__The request__:
Begin with the line that contains "const lensModule = new THREE.Group();" and end with the line that contains "obj.matrix_world = world", transcribing exactly each line in that stretch and no other.

__Collected data__:
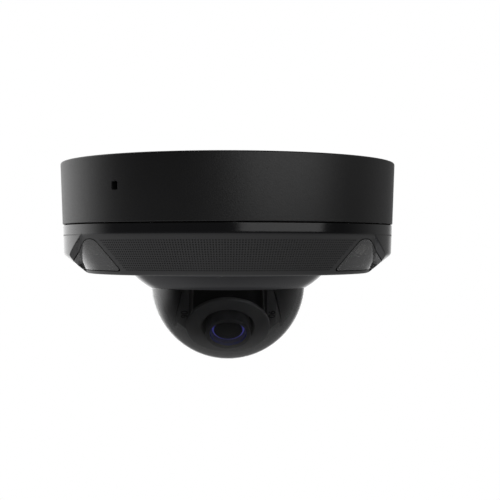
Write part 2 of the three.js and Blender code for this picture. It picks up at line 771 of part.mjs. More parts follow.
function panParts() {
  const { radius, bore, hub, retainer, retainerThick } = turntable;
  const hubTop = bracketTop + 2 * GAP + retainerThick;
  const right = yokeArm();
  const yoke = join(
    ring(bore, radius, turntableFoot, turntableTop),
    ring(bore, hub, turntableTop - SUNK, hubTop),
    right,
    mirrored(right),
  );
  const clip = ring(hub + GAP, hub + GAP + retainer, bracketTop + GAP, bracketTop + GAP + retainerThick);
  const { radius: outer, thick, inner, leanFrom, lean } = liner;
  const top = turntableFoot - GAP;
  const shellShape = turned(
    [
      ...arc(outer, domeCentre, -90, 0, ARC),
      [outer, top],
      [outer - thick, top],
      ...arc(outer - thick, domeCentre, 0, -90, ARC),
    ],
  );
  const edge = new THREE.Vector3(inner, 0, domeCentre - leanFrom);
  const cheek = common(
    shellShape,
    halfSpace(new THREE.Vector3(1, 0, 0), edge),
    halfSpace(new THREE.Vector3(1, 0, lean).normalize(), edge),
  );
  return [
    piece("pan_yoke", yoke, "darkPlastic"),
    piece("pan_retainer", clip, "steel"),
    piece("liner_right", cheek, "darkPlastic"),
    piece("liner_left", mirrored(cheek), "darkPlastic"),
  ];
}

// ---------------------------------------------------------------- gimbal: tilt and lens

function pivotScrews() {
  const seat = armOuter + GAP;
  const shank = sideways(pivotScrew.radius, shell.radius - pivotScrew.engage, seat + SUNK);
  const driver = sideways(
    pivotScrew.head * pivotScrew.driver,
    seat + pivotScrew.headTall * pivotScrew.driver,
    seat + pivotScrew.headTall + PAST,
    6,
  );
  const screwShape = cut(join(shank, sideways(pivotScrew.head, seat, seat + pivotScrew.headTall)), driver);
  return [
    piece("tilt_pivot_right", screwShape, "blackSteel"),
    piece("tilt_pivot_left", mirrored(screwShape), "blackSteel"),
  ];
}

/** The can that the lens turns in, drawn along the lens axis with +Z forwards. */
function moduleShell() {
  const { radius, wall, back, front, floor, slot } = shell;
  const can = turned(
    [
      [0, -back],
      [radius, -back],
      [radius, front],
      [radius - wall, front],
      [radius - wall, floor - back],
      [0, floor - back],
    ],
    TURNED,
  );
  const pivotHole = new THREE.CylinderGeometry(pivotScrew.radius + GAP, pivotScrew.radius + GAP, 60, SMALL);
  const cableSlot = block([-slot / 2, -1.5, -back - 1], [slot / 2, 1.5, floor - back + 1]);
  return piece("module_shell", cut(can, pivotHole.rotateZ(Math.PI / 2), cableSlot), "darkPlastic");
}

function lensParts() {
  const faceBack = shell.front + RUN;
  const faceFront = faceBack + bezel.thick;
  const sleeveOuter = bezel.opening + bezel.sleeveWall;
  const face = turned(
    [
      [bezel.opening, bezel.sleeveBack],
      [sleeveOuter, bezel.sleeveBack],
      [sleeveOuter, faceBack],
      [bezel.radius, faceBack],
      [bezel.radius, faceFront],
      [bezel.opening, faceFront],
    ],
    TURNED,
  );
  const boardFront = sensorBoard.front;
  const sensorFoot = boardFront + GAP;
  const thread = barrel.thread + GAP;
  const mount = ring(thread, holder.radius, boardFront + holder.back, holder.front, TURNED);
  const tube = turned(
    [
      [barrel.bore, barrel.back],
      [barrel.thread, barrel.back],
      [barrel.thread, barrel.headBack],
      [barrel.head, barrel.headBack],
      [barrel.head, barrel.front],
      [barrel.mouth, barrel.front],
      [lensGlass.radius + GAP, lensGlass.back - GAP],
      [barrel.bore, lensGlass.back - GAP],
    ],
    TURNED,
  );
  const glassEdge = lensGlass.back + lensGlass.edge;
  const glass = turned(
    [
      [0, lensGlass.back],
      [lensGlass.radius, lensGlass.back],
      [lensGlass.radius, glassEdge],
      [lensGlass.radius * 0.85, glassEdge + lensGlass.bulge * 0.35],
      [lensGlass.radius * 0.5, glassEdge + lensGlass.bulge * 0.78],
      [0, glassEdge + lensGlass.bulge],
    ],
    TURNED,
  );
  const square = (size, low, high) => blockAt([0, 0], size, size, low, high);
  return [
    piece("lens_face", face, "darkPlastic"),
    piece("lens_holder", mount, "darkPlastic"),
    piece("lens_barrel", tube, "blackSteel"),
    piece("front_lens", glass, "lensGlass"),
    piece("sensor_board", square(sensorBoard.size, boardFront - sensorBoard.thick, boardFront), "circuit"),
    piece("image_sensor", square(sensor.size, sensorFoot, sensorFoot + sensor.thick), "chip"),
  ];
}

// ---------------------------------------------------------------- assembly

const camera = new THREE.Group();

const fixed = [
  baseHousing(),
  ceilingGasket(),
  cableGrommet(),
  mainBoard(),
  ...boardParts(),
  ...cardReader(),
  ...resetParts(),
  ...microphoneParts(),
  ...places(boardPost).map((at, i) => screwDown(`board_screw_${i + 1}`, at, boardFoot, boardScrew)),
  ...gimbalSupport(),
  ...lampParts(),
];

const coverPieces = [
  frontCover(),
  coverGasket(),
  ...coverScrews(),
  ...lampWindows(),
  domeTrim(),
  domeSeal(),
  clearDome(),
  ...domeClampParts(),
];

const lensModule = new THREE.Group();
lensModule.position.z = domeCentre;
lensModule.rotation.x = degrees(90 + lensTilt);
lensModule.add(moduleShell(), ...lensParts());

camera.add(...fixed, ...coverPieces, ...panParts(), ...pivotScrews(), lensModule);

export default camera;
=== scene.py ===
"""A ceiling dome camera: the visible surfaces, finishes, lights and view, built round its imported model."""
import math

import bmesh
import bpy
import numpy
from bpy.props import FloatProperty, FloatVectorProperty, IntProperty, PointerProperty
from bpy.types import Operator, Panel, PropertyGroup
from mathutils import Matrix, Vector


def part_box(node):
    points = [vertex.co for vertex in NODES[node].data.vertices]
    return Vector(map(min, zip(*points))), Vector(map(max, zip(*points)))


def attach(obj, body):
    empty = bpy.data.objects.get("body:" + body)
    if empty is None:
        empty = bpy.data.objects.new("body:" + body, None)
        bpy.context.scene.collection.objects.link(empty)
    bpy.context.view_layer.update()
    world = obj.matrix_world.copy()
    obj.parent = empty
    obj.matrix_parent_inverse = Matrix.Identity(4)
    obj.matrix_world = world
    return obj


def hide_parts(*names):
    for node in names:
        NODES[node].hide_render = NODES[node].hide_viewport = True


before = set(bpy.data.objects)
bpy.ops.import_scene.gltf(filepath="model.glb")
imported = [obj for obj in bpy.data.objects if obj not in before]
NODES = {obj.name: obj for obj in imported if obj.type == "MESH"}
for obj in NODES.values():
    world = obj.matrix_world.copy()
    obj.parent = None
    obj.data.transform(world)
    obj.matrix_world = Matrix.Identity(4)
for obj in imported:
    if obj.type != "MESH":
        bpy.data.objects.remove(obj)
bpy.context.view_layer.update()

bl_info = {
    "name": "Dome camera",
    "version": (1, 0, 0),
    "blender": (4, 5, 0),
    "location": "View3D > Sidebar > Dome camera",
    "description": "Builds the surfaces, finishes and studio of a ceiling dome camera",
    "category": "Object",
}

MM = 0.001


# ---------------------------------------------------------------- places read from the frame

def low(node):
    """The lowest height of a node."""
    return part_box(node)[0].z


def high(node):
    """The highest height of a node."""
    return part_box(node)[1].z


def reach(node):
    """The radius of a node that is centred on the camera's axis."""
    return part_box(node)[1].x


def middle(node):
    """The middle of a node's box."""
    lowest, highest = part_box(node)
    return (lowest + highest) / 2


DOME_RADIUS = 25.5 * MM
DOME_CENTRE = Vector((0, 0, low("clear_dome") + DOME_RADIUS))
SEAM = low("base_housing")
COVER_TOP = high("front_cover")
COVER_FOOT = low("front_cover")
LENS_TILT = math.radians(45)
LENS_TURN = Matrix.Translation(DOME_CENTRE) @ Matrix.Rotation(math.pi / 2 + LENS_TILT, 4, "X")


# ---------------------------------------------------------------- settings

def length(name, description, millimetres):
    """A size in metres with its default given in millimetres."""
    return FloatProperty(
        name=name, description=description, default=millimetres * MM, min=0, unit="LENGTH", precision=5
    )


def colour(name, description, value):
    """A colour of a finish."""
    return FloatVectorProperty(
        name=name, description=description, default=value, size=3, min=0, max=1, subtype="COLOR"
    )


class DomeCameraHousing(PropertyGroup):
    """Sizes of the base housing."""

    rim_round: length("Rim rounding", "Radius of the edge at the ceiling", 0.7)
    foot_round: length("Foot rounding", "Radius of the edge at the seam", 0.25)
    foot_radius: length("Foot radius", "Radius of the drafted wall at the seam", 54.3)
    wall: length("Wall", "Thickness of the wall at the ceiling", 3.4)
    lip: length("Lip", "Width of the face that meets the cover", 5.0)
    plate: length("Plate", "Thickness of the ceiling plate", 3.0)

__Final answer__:
const lensModule = new THREE.Group();
lensModule.position.z = domeCentre;
lensModule.rotation.x = degrees(90 + lensTilt);
lensModule.add(moduleShell(), ...lensParts());

camera.add(...fixed, ...coverPieces, ...panParts(), ...pivotScrews(), lensModule);

export default camera;
=== scene.py ===
"""A ceiling dome camera: the visible surfaces, finishes, lights and view, built round its imported model."""
import math

import bmesh
import bpy
import numpy
from bpy.props import FloatProperty, FloatVectorProperty, IntProperty, PointerProperty
from bpy.types import Operator, Panel, PropertyGroup
from mathutils import Matrix, Vector


def part_box(node):
    points = [vertex.co for vertex in NODES[node].data.vertices]
    return Vector(map(min, zip(*points))), Vector(map(max, zip(*points)))


def attach(obj, body):
    empty = bpy.data.objects.get("body:" + body)
    if empty is None:
        empty = bpy.data.objects.new("body:" + body, None)
        bpy.context.scene.collection.objects.link(empty)
    bpy.context.view_layer.update()
    world = obj.matrix_world.copy()
    obj.parent = empty
    obj.matrix_parent_inverse = Matrix.Identity(4)
    obj.matrix_world = world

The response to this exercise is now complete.